D. Other Evidence Showed that the ATST’s Impacts Would Be Substantial.

The applicant’s conclusion that the impact of the ATST project would be substantial was buttressed by the National Park Service, a former planning director, a professor of Hawaiian studies and the two previous superintendents of Haleakalā National Park. The National Park Service “believes that both during construction (short-term) and operation (long-term) the ATST will have a major adverse impact to the viewshed.” The BLNR itself concluded: “The cumulative effects on traditional cultural resources of past actions combined with the ATST Project would be major, adverse, long-term and direct.”

III. Reasons the Permit Should be Invalidates.

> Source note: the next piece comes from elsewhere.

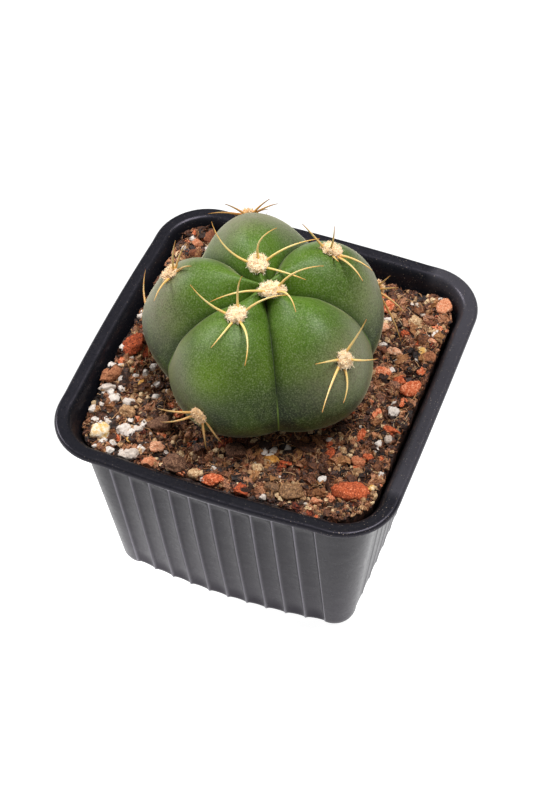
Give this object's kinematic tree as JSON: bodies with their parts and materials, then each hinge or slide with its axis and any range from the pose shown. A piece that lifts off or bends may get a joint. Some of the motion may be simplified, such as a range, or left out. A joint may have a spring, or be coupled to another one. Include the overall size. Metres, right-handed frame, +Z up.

Kilakila ‘O Haleakalā argues that the 2012 conservation district use permit should be invalidated because the BLNR’s rules prohibit construction of a project that would have a substantial adverse impact to natural and cultural resources. The University admits that the ATST project will have a substantial adverse impact. The University also admits that its “mitigation” measures will not reduce the intensity of the impact to less than substantial. Approval of the ATST project undermines the purposes of the conservation district, which is supposed to tolerate the least amount of development in the entire state. The BLNR violated the law by considering economic factors in its analysis – which BLNR’s rules prohibit. In addition, the political pressure placed on the BLNR undermines basic notions of fairness. The deck was stacked from the beginning.